■ Work instructions ■
Every line of the data that contains the string "joints" must be copied.

— start Data rows —

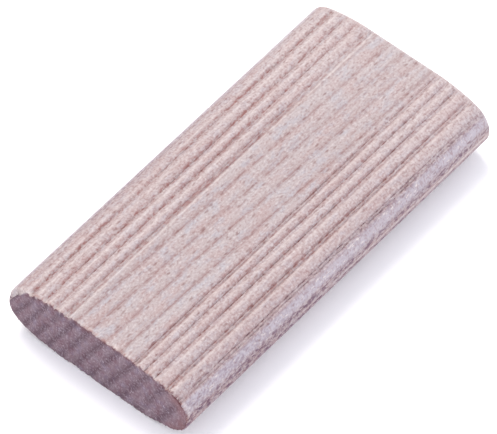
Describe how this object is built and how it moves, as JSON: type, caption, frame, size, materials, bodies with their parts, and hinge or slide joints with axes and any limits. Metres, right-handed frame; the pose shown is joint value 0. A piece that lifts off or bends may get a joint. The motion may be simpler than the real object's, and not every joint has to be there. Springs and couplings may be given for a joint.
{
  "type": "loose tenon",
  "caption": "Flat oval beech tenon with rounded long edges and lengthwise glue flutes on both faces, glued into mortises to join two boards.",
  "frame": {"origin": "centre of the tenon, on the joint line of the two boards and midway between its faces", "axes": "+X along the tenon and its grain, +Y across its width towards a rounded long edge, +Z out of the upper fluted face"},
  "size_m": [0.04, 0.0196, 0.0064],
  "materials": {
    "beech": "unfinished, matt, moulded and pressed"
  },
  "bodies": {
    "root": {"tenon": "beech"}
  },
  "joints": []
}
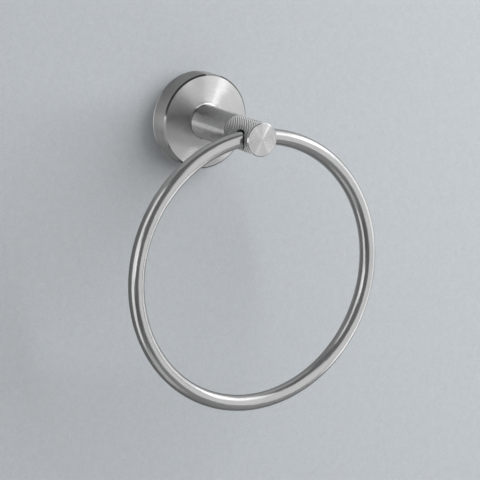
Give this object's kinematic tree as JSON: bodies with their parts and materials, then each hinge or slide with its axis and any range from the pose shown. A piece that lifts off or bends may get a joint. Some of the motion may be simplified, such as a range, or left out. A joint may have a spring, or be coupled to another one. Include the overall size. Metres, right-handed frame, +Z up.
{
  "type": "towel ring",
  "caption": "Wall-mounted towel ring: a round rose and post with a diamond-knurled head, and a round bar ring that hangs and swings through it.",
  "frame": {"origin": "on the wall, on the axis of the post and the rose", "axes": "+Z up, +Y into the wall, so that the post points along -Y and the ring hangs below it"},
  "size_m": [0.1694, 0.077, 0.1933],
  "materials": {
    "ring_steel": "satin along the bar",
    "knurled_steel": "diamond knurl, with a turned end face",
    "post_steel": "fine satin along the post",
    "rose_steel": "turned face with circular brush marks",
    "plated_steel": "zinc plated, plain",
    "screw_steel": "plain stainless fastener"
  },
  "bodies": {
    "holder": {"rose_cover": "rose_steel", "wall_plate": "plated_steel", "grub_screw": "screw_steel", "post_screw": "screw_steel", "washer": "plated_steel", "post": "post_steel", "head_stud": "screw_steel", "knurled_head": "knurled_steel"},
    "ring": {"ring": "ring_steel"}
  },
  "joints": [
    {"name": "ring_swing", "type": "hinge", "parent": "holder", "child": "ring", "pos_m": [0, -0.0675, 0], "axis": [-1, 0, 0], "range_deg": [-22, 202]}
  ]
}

— end Data rows —
— start Data rows —

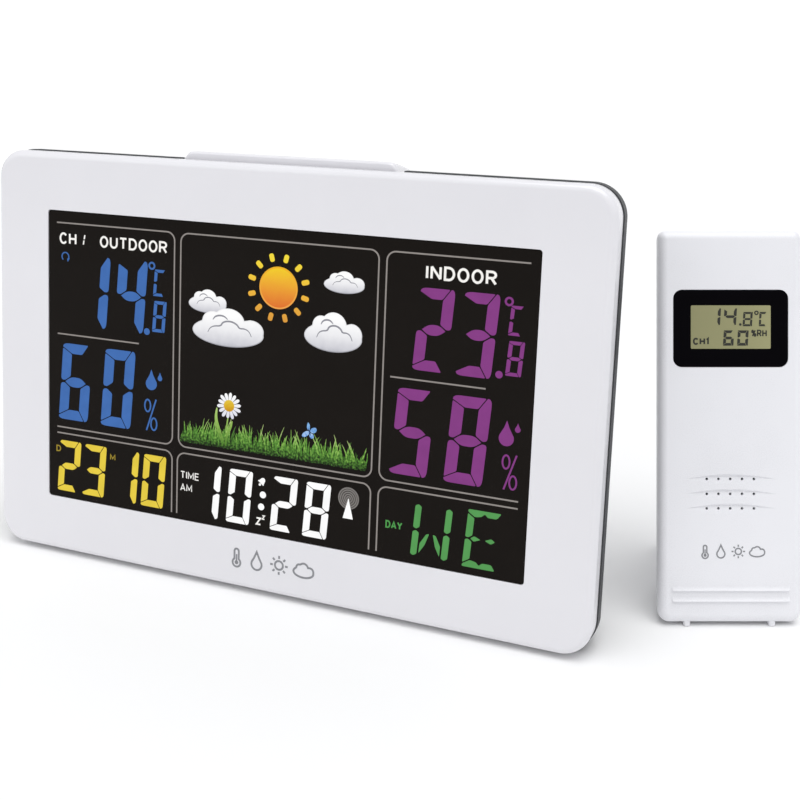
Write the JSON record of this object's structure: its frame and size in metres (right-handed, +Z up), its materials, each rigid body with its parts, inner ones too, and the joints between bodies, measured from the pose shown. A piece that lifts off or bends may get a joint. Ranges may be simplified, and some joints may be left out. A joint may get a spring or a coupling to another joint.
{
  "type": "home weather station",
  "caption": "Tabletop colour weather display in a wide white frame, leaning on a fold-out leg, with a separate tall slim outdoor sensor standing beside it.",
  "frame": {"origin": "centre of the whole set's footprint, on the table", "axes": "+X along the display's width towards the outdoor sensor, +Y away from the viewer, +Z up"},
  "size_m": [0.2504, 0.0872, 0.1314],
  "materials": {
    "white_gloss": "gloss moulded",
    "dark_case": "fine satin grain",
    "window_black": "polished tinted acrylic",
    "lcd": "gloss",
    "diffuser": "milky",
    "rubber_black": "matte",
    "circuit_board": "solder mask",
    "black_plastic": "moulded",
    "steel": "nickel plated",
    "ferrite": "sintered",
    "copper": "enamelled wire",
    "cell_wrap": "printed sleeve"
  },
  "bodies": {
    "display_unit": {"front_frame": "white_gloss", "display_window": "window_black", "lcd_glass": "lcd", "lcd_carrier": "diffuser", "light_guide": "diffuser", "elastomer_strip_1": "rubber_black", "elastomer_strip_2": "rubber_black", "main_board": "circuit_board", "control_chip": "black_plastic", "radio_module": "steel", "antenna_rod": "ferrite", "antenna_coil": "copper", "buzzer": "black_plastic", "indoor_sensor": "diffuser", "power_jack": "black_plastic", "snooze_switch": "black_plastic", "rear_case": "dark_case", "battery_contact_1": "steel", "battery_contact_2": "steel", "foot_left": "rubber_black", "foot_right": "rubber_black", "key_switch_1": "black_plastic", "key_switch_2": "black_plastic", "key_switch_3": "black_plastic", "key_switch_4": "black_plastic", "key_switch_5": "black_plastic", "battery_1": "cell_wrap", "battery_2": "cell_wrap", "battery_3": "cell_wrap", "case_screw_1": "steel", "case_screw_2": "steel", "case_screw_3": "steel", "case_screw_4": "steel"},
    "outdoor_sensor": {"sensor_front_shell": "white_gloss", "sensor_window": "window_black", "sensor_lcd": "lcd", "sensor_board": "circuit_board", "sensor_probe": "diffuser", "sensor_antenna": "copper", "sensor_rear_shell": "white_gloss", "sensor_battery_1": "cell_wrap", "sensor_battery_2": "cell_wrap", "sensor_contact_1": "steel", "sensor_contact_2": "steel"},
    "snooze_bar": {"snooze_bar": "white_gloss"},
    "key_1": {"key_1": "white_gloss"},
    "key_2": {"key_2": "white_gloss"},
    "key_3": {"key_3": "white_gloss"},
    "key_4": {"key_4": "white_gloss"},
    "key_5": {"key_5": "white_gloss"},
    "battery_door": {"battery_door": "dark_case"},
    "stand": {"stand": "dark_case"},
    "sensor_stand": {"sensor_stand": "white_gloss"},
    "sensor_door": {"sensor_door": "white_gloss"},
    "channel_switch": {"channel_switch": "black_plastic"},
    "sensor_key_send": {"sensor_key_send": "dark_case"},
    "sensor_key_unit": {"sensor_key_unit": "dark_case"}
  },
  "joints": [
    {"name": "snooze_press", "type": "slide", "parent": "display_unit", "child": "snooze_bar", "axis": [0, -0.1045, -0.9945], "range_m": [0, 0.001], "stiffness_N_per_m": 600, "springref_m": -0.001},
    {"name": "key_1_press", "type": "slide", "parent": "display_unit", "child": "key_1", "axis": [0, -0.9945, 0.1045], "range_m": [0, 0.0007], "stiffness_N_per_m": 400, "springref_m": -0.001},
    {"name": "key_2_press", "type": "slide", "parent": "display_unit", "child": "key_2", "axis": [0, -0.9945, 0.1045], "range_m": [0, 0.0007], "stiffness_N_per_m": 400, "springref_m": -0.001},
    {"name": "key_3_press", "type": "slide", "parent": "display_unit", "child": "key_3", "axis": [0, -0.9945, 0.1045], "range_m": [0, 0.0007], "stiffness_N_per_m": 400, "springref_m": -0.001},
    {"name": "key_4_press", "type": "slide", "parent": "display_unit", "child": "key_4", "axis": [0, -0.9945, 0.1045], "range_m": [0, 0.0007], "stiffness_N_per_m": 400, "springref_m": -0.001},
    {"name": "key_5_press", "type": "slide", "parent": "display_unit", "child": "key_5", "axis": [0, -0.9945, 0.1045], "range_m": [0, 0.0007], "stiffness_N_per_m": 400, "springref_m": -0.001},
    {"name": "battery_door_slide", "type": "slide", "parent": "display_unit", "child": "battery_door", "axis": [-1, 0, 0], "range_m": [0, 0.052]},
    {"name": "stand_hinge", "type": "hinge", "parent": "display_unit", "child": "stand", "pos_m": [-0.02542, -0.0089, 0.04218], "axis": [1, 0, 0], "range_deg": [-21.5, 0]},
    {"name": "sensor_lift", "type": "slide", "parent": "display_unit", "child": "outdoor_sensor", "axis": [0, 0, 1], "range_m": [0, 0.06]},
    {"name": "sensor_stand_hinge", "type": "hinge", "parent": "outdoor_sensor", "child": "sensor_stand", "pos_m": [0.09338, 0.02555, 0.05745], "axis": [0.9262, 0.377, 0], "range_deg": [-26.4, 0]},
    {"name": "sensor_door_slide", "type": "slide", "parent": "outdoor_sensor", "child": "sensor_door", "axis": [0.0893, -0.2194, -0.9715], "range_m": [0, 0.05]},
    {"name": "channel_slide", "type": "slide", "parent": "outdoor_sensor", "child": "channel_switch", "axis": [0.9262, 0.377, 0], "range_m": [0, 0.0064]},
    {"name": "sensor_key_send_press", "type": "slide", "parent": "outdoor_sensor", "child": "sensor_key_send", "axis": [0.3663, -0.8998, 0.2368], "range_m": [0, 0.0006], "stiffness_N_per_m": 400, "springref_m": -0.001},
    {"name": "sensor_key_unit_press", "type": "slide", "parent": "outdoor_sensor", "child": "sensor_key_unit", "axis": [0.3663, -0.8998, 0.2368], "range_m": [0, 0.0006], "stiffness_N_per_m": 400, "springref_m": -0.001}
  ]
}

— end Data rows —

■ Full output ■
Describe how this object is built and how it moves, as JSON: type, caption, frame, size, materials, bodies with their parts, and hinge or slide joints with axes and any limits. Metres, right-handed frame; the pose shown is joint value 0. A piece that lifts off or bends may get a joint. The motion may be simpler than the real object's, and not every joint has to be there. Springs and couplings may be given for a joint.
  "joints": []
  "joints": [
Write the JSON record of this object's structure: its frame and size in metres (right-handed, +Z up), its materials, each rigid body with its parts, inner ones too, and the joints between bodies, measured from the pose shown. A piece that lifts off or bends may get a joint. Ranges may be simplified, and some joints may be left out. A joint may get a spring or a coupling to another joint.
  "joints": [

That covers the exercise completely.